Peter Benenson was a British human rights activist and lawyer. He is credited with establishing the popular human rights group and an international non-governmental organization Amnesty International (AI). In 2001, Peter Benenson agreed to receive the prestigious Pride of Britain Award after refusing to accept all honors throughout his career.
Iranian-Canadian journalist Maziar Bahari is also a human rights activist and an Emmy-winning filmmaker. He has won honors such as the Oxfam Novib/PEN Award. His book Then They Came for Me was a bestseller, while he has made films such as And Along Came a Spider, mirroring Iran’s society.
Apart from teaching law at McGill University, Irwin Cotler has also been a Canadian MP for Mount Royal, the Minister of Justice, and the Attorney General of Canada. He has gained fame as a global human rights lawyer, too, serving as a counsel to prominent political prisoners such as Nelson Mandela.
Chinese astrophysicist and activist Fang Lizhi inspired the 1989 Tiananmen Square protests. The dissident was expelled from the Chinese Communist Party for his activities, but that didn’t stop his research, which took him to institutes in the US and Great Britain. He also taught at the University of Arizona.
Hussein-Ali Montazeri was an Iranian Shia Islamic democracy advocate, theologian, human rights activist, and writer. An influential leader of the Iranian Revolution, Montazeri was expected to succeed the revolution's Supreme Leader Sayyid Ruhollah Musavi Khomeini before having a fall out with the latter which cost him the position of the supreme leader. Hussein-Ali Montazeri is still revered in Iran.
Ruhollah Zam was an Iranian journalist and activist remembered for founding and operating Amadnews, a popular Telegram channel. During the 2017–2018 Iranian protests, he played an important role by running an anti-government forum which the officials claimed incited the protests. Charged with "corruption on earth," Ruhollah Zam was sentenced to death and executed in 2020 at the age of 42.
Adolfo Pérez Esquivel is an Argentine activist, community organizer, writer, painter, and sculptor. He actively opposed Argentina's last civil-military dictatorship in the late 1970s and early 1980s, during which he was subjected to much torture. He was awarded the 1980 Nobel Peace Prize for his bravery. He is also a recipient of the Pope John XXIII Peace Memorial.
Chinese-born American human rights activist Harry Wu spent almost 2 decades in Chinese labor camps. His criticism of the Soviet invasion of Hungary led him to be imprisoned. He later conducted research at the Hoover Institution, established the Laogai Research Foundation, and also penned a couple of books.

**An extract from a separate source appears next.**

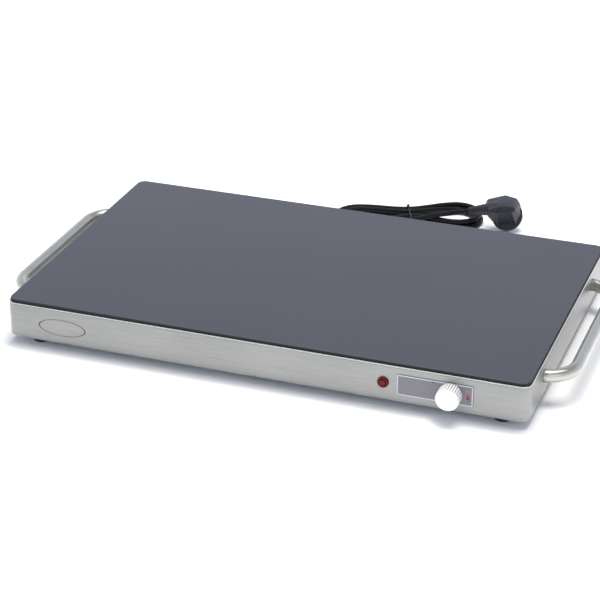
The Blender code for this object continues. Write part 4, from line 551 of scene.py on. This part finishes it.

Patrick Dodson is an Australian politician who has been serving as the Senator for Western Australia since 2016. A Yawuru man, Dodson is best known for his association with the Council for Aboriginal Reconciliation, where he has served as chairman. In 2008, he was honored with the prestigious Sydney Peace Prize. In 2009, he was awarded the John Curtin Medal.

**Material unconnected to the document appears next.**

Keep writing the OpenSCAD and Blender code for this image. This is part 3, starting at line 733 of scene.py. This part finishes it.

Mihail Sadoveanu was a Romanian political figure, journalist, short story writer, and novelist. One of the most prolific writers of Romania, Sadoveanu is best remembered for his adventure and historical novels. In 1961, Mihail Sadoveanu was honored with the prestigious Lenin Peace Prize.
Fazle Hasan Abed was a Bangladeshi social worker credited with founding one of the largest non-governmental organizations in the world, BRAC. For his significant contributions to social development, Abed was honored with many national and international awards, including the Laudato Si' Award and LEGO Prize. In 2014 and 2017, he was included in Fortune magazine's World's 50 Greatest Leaders list.
Apart from being a successful barrister, Melbourne-based Julian Burnside, now a Living National Treasure, is also a famed human rights activist. A lover of the arts, he is a passionate collector of paintings and sculptures and has also chaired Chamber Music Australia. An author too, he has penned a children’s book.